+++ DATA SECTION

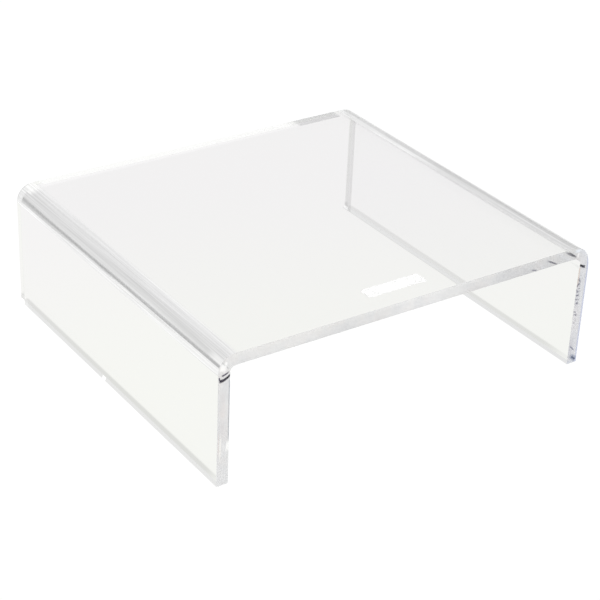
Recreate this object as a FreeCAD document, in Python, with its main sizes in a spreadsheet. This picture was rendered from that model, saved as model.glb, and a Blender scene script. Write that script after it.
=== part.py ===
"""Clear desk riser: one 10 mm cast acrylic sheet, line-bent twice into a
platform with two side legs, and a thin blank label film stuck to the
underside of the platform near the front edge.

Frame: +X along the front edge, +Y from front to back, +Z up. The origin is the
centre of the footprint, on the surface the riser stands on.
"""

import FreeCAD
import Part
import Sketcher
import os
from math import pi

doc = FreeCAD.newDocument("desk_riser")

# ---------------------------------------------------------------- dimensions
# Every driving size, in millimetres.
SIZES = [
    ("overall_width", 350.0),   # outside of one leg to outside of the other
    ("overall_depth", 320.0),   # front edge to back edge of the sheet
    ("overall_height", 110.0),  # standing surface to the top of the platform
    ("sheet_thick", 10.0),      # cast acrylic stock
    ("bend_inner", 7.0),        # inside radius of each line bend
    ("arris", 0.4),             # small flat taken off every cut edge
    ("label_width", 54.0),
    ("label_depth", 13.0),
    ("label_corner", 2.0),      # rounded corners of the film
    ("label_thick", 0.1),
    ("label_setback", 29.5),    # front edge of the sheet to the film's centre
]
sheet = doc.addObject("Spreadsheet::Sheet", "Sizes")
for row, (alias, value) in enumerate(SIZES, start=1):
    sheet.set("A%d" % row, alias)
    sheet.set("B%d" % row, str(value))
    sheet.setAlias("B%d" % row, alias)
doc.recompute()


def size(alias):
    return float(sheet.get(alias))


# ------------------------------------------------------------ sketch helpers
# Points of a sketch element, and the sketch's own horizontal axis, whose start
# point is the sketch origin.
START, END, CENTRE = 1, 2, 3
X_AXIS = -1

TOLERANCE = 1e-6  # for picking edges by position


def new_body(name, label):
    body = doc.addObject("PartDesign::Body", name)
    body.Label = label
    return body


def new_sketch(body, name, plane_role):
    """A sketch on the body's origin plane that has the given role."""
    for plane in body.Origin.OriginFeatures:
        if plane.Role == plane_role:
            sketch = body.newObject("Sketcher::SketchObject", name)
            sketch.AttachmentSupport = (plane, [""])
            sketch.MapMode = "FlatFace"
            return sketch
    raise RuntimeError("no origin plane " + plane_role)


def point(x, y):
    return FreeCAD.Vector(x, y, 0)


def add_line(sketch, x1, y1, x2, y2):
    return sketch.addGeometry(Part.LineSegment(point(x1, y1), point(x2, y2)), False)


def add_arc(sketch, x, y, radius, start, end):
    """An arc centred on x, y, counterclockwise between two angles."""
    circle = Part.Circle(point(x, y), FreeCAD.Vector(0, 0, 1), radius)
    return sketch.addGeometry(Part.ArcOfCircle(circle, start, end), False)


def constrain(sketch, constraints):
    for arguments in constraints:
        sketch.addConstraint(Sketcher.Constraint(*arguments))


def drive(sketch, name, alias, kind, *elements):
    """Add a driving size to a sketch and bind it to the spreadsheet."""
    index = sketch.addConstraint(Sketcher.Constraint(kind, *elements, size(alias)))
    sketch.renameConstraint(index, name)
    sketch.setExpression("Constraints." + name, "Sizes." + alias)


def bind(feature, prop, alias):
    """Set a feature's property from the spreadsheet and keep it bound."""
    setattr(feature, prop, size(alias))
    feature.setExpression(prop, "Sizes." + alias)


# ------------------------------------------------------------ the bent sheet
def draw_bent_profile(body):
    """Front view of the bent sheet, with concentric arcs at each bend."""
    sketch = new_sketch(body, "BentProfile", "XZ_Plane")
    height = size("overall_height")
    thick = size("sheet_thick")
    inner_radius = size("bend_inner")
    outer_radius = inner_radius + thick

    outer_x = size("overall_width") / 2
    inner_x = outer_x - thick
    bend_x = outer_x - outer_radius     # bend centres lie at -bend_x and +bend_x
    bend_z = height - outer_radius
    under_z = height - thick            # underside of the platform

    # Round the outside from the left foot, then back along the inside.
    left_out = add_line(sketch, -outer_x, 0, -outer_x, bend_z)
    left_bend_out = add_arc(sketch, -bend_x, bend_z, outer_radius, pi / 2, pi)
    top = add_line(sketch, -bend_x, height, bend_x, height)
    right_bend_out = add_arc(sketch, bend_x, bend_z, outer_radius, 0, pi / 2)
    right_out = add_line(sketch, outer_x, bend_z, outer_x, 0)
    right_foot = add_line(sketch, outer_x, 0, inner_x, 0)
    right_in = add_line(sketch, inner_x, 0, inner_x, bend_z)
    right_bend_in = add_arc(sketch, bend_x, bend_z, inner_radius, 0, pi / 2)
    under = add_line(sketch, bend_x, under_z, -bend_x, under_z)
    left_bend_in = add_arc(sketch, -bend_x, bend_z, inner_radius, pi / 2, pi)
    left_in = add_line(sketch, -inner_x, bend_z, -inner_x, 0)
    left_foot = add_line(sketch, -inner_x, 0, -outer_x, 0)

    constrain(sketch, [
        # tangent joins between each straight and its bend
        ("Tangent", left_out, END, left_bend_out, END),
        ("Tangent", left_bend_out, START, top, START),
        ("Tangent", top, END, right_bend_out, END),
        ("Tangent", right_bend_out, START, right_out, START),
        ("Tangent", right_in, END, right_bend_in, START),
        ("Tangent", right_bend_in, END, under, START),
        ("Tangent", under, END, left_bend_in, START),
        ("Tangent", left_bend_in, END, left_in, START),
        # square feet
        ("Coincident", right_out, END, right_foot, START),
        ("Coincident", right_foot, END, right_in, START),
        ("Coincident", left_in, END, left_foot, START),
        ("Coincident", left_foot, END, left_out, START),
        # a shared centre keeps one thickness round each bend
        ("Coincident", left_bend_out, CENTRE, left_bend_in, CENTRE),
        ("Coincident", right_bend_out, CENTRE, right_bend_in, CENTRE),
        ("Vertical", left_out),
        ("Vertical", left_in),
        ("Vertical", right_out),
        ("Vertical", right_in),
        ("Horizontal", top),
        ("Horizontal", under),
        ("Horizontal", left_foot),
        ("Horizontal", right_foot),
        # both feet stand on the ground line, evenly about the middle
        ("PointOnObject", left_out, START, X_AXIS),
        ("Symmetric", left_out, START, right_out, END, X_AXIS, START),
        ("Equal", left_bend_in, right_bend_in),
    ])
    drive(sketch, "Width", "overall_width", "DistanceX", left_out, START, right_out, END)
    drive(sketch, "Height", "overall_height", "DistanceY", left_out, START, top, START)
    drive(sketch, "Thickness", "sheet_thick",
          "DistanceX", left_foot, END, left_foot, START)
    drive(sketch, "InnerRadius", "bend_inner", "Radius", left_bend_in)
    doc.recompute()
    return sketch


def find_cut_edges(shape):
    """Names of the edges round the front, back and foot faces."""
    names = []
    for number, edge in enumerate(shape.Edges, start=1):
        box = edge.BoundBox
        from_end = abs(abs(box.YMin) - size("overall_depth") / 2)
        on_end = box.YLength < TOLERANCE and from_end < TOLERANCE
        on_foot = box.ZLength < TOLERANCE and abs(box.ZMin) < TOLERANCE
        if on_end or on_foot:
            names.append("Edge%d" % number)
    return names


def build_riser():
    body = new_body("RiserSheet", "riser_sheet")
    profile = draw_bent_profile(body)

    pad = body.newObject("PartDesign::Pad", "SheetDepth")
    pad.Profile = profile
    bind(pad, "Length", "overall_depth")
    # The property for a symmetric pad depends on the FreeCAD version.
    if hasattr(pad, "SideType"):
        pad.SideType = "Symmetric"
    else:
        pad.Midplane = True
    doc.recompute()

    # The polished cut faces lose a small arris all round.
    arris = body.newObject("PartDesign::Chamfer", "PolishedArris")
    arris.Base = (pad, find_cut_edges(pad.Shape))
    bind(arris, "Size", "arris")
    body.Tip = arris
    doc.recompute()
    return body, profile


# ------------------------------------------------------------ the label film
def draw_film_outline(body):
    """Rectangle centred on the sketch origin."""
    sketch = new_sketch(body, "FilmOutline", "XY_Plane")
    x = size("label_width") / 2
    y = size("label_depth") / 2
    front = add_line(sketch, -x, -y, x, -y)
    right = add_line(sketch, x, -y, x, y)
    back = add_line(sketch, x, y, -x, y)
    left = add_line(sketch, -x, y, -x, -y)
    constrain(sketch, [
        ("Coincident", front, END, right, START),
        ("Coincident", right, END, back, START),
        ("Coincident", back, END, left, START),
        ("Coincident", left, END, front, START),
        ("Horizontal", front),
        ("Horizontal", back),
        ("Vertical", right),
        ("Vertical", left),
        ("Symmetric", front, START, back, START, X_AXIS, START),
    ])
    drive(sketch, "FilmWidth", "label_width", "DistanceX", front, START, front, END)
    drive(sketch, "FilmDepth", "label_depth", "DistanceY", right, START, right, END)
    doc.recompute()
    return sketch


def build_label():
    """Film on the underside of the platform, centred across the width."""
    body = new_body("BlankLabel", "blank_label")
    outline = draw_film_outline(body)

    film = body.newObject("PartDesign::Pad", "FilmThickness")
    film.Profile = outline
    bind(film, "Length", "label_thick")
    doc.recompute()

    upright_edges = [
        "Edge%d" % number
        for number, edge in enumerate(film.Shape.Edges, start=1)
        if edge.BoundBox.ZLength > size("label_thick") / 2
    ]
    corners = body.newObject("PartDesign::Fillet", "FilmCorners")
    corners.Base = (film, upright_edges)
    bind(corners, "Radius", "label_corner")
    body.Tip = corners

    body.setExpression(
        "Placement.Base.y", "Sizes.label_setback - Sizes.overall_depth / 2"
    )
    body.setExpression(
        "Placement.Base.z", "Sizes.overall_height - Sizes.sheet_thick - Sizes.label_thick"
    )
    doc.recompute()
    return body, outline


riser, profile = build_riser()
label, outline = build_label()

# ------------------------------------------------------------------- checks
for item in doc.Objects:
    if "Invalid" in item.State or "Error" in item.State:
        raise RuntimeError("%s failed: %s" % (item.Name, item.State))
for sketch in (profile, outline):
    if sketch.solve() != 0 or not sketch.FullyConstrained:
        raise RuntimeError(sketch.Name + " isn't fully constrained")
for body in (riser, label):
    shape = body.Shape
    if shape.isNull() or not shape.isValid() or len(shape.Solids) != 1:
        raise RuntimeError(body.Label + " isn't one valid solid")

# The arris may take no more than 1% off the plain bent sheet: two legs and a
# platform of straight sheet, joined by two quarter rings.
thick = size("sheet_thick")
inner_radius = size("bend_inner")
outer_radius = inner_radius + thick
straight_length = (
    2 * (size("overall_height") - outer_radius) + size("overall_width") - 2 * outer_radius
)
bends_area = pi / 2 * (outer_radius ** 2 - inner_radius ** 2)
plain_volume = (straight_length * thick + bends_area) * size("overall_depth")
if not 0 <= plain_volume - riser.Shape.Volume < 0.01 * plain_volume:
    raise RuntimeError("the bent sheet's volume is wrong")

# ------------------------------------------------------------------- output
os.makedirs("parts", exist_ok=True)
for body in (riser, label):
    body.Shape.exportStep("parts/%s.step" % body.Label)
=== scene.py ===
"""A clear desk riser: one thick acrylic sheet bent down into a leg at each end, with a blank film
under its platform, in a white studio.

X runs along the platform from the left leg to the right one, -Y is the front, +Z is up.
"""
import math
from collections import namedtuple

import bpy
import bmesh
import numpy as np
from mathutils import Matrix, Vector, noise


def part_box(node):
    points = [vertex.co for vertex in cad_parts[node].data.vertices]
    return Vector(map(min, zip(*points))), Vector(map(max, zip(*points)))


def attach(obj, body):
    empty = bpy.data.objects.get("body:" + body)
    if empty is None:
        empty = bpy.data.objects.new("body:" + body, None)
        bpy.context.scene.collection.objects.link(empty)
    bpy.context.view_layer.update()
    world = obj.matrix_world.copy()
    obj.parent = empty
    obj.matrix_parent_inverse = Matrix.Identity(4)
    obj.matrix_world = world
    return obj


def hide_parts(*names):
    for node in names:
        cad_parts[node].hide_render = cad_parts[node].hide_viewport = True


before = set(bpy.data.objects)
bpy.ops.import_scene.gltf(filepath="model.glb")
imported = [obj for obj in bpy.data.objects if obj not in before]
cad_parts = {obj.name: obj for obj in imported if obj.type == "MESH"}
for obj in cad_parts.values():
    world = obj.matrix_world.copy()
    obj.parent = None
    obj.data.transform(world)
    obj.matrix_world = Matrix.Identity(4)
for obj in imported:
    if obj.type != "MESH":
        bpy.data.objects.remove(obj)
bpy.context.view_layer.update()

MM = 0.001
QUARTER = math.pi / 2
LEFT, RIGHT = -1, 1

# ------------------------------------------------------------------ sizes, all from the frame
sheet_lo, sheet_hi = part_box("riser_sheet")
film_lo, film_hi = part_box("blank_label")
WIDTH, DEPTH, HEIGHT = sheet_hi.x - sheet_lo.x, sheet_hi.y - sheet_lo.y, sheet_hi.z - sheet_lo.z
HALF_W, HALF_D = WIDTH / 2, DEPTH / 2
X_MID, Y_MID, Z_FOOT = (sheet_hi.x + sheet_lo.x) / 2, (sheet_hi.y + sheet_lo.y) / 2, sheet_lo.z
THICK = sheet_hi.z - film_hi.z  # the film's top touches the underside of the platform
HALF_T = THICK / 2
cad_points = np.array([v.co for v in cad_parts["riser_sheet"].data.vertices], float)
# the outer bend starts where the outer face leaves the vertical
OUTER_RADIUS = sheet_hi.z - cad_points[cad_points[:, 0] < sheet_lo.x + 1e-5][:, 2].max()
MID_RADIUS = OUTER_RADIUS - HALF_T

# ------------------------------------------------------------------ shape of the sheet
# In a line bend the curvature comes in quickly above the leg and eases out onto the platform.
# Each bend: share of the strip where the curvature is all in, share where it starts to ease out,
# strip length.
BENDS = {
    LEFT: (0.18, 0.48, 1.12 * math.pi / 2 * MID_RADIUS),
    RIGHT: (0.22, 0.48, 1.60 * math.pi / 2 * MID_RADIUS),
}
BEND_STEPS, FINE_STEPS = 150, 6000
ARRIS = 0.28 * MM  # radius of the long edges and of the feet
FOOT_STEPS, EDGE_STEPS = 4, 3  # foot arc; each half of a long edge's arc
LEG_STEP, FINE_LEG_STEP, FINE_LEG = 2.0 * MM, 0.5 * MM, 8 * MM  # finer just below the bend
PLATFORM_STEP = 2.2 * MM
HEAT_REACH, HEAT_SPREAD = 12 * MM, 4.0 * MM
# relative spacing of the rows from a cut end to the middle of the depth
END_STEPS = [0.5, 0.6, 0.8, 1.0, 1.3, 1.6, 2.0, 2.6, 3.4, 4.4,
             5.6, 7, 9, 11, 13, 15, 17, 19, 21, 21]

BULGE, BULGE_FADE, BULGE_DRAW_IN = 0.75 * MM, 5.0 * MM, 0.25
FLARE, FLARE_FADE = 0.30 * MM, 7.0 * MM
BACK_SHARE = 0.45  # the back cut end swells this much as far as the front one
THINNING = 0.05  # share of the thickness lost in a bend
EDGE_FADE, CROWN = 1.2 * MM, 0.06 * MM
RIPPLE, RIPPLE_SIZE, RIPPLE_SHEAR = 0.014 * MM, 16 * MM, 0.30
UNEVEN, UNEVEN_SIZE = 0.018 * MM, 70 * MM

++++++

§ **WHAT YOU HAVE TO DO**
Please print the material above exactly as it appears, from its first line through the line containing "underside of the platform near", inclusive, and stop there.

§ **EXERCISE OUTPUT**
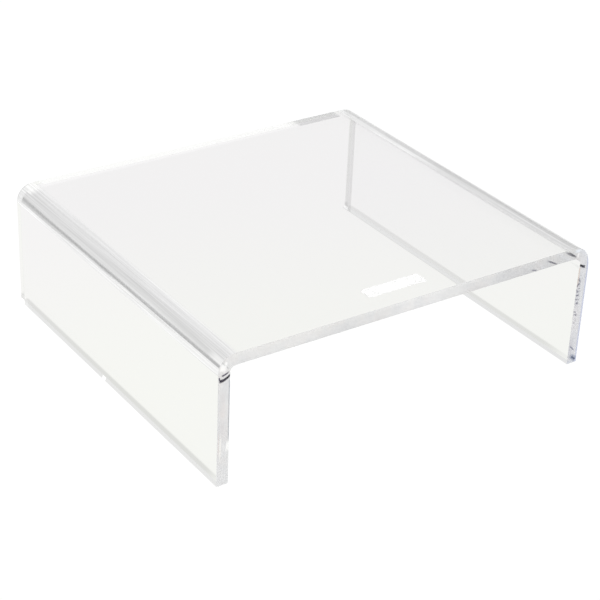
Recreate this object as a FreeCAD document, in Python, with its main sizes in a spreadsheet. This picture was rendered from that model, saved as model.glb, and a Blender scene script. Write that script after it.
=== part.py ===
"""Clear desk riser: one 10 mm cast acrylic sheet, line-bent twice into a
platform with two side legs, and a thin blank label film stuck to the
underside of the platform near the front edge.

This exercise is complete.